Short exercise: Output all lines exactly, with nothing added or dropped.

Supplied material:
▬▬▬▬▬▬▬▬▬▬

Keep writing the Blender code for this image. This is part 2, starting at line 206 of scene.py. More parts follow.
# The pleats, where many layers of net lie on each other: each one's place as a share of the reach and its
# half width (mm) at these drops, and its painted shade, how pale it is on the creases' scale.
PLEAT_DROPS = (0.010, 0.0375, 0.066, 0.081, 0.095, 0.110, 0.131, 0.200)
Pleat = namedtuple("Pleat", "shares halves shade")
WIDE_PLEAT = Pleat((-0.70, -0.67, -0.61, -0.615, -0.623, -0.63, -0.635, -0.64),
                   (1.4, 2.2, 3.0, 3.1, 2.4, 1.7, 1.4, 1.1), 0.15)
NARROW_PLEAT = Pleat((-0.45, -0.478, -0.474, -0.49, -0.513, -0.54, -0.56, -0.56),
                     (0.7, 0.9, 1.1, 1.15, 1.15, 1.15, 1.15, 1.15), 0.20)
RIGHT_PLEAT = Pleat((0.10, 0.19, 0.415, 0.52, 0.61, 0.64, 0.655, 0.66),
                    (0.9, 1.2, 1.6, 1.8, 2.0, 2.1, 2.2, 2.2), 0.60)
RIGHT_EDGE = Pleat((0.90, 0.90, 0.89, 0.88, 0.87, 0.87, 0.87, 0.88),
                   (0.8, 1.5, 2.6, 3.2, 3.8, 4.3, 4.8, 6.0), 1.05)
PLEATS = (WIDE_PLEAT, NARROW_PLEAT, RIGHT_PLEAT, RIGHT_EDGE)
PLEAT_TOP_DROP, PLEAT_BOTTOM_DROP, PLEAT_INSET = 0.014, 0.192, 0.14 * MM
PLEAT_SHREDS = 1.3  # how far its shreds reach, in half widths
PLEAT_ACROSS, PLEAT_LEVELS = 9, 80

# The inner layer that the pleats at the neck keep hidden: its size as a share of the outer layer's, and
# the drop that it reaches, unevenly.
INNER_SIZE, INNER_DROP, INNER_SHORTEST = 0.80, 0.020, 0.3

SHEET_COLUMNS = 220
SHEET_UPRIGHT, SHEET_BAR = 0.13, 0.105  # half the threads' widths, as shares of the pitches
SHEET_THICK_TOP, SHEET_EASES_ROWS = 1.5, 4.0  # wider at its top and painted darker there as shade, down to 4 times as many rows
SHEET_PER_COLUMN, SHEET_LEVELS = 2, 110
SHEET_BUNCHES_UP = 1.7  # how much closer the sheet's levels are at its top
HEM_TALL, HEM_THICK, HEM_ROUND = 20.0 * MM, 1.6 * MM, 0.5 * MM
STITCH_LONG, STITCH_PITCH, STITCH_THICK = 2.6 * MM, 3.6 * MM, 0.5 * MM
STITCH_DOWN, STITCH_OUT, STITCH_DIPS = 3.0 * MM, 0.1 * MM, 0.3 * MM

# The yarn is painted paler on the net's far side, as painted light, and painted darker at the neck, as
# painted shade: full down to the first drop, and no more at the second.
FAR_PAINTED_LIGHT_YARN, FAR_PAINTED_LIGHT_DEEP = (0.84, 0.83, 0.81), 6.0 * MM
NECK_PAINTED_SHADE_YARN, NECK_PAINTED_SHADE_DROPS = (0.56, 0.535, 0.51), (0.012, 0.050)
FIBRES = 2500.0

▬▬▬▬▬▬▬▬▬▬

Result of this exercise:
Keep writing the Blender code for this image. This is part 2, starting at line 206 of scene.py. More parts follow.
# The pleats, where many layers of net lie on each other: each one's place as a share of the reach and its
# half width (mm) at these drops, and its painted shade, how pale it is on the creases' scale.
PLEAT_DROPS = (0.010, 0.0375, 0.066, 0.081, 0.095, 0.110, 0.131, 0.200)
Pleat = namedtuple("Pleat", "shares halves shade")
WIDE_PLEAT = Pleat((-0.70, -0.67, -0.61, -0.615, -0.623, -0.63, -0.635, -0.64),
                   (1.4, 2.2, 3.0, 3.1, 2.4, 1.7, 1.4, 1.1), 0.15)
NARROW_PLEAT = Pleat((-0.45, -0.478, -0.474, -0.49, -0.513, -0.54, -0.56, -0.56),
                     (0.7, 0.9, 1.1, 1.15, 1.15, 1.15, 1.15, 1.15), 0.20)
RIGHT_PLEAT = Pleat((0.10, 0.19, 0.415, 0.52, 0.61, 0.64, 0.655, 0.66),
                    (0.9, 1.2, 1.6, 1.8, 2.0, 2.1, 2.2, 2.2), 0.60)
RIGHT_EDGE = Pleat((0.90, 0.90, 0.89, 0.88, 0.87, 0.87, 0.87, 0.88),
                   (0.8, 1.5, 2.6, 3.2, 3.8, 4.3, 4.8, 6.0), 1.05)
PLEATS = (WIDE_PLEAT, NARROW_PLEAT, RIGHT_PLEAT, RIGHT_EDGE)
PLEAT_TOP_DROP, PLEAT_BOTTOM_DROP, PLEAT_INSET = 0.014, 0.192, 0.14 * MM
PLEAT_SHREDS = 1.3  # how far its shreds reach, in half widths
PLEAT_ACROSS, PLEAT_LEVELS = 9, 80

# The inner layer that the pleats at the neck keep hidden: its size as a share of the outer layer's, and
# the drop that it reaches, unevenly.
INNER_SIZE, INNER_DROP, INNER_SHORTEST = 0.80, 0.020, 0.3

SHEET_COLUMNS = 220
SHEET_UPRIGHT, SHEET_BAR = 0.13, 0.105  # half the threads' widths, as shares of the pitches
SHEET_THICK_TOP, SHEET_EASES_ROWS = 1.5, 4.0  # wider at its top and painted darker there as shade, down to 4 times as many rows
SHEET_PER_COLUMN, SHEET_LEVELS = 2, 110
SHEET_BUNCHES_UP = 1.7  # how much closer the sheet's levels are at its top
HEM_TALL, HEM_THICK, HEM_ROUND = 20.0 * MM, 1.6 * MM, 0.5 * MM
STITCH_LONG, STITCH_PITCH, STITCH_THICK = 2.6 * MM, 3.6 * MM, 0.5 * MM
STITCH_DOWN, STITCH_OUT, STITCH_DIPS = 3.0 * MM, 0.1 * MM, 0.3 * MM

# The yarn is painted paler on the net's far side, as painted light, and painted darker at the neck, as
# painted shade: full down to the first drop, and no more at the second.
FAR_PAINTED_LIGHT_YARN, FAR_PAINTED_LIGHT_DEEP = (0.84, 0.83, 0.81), 6.0 * MM
NECK_PAINTED_SHADE_YARN, NECK_PAINTED_SHADE_DROPS = (0.56, 0.535, 0.51), (0.012, 0.050)
FIBRES = 2500.0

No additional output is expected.